COLLECTED MATERIAL start
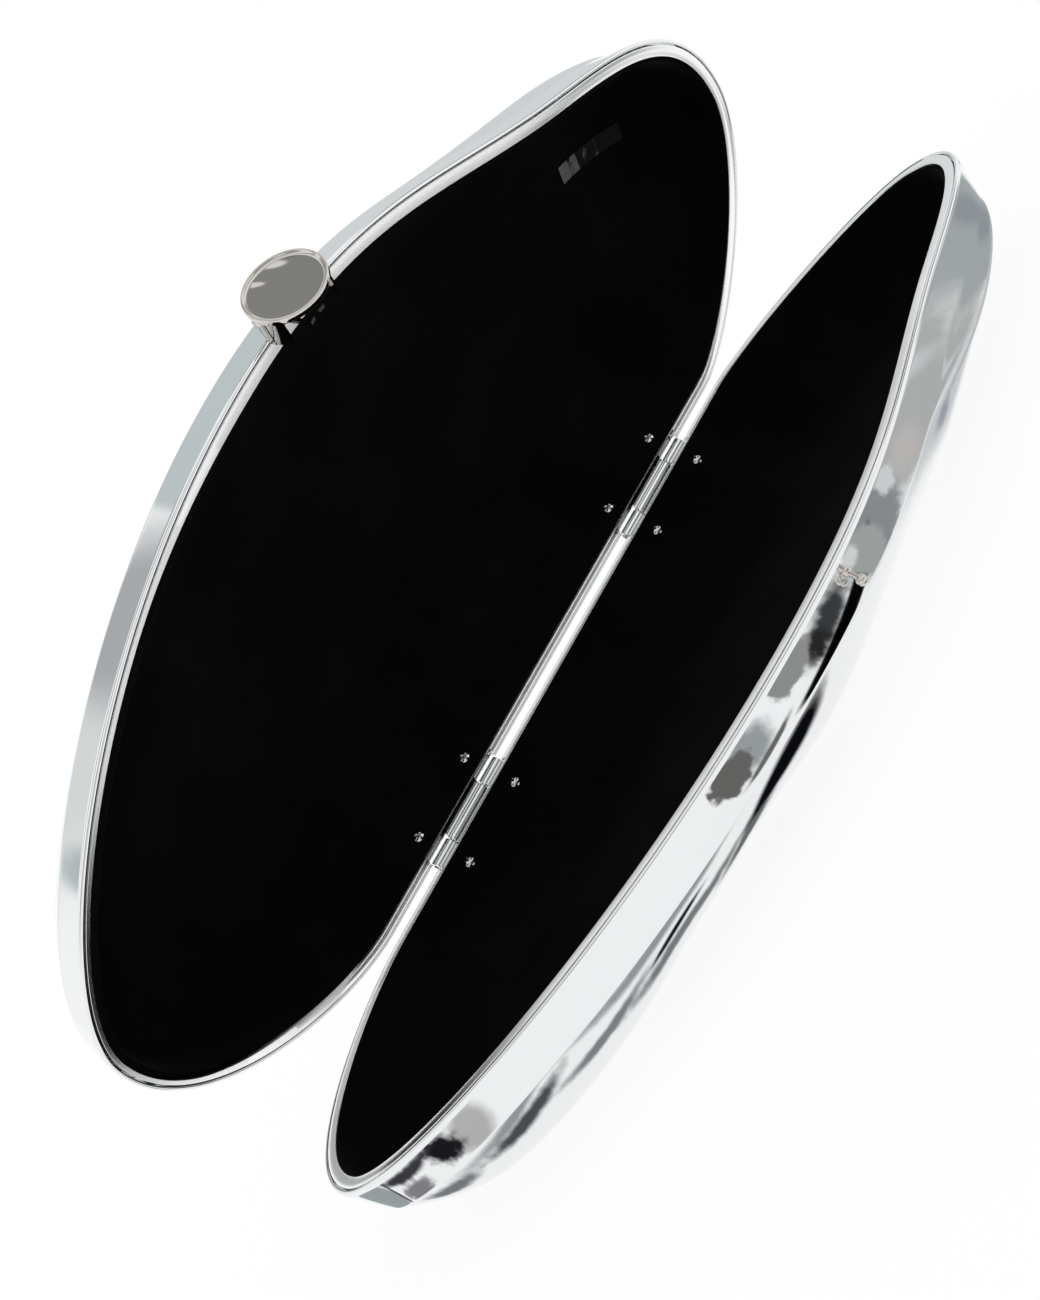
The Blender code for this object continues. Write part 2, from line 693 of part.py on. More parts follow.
def cap_frame():
    """Return the cap's frame: centred over the catch, and tilted a little towards the base."""
    tilt = Matrix.Rotation(math.radians(CAP_TILT_DEG), 4, "X")
    return clasp_frame() @ Matrix.Translation((0, CAP_N, 0)) @ tilt


def foot_cutter(gap):
    """Return the room that both bands take under the clasp while the lid swings, plus a gap.

    It follows the lid's leaning band. On the base's side it stays upright, because the base's
    shoulder passes there as the lid opens.
    """
    face_v = FRONT_V + SHELL_EDGE_W + CAP_STAND_OFF
    far = CAP_RADIUS * 2
    deep = -CAP_STAND_OFF * 4
    rings = []
    for step in range(FOOT_STEPS + 1):
        x = far * (2 * step / FOOT_STEPS - 1)
        edge = front_v(CLASP_U + x) - face_v + gap
        rings.append(
            [
                (x, -far, deep),
                (x, -far, edge + SHELL_EDGE_W),
                (x, SHOULDER_DROP, edge + SHELL_EDGE_W),
                (x, far, edge + band_w(far)),
                (x, far, deep),
            ]
        )
    return loft(rings, close_loop=False)


def clasp_rods(half_spacing, y, low, high, radius):
    """Return a pair of rods along the clasp's Z axis, one on each side of its middle."""
    rods = []
    for _, s in SIDES:
        rods.append(rod_mesh((s * half_spacing, y, low), (s * half_spacing, y, high), radius))
    return joined(rods)


def cap_pegs(radius, length):
    """Return the two pegs that rivet the cap to the block, in the cap's frame."""
    pegs = []
    for _, s in SIDES:
        place = (s * CAP_PEG_HALF_SPACING, CAP_PEG_PLACE)
        pegs.append(rod_mesh((*place, -CAP_THICKNESS - length), (*place, -CAP_DISH_DEPTH * 1.5), radius))
    return joined(pegs)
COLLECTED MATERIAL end
GIVEN PROBLEM:
Starting at the first line of the data above, please restate word for word every line up to and including the one that holds "plus a gap.", and add nothing else.

TASK RESULT:
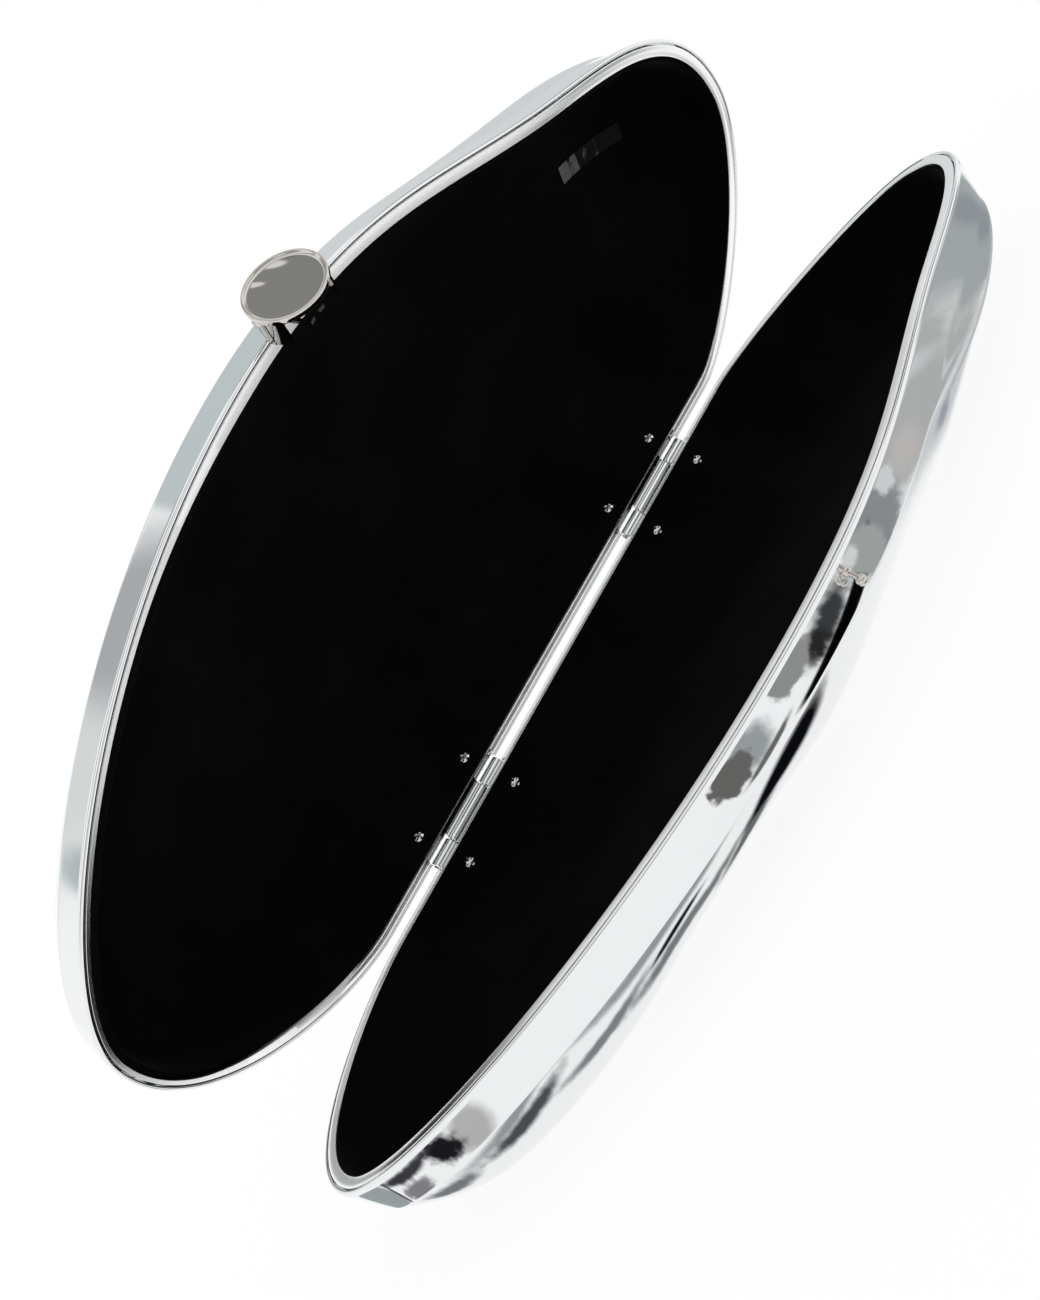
The Blender code for this object continues. Write part 2, from line 693 of part.py on. More parts follow.
def cap_frame():
    """Return the cap's frame: centred over the catch, and tilted a little towards the base."""
    tilt = Matrix.Rotation(math.radians(CAP_TILT_DEG), 4, "X")
    return clasp_frame() @ Matrix.Translation((0, CAP_N, 0)) @ tilt


def foot_cutter(gap):
    """Return the room that both bands take under the clasp while the lid swings, plus a gap.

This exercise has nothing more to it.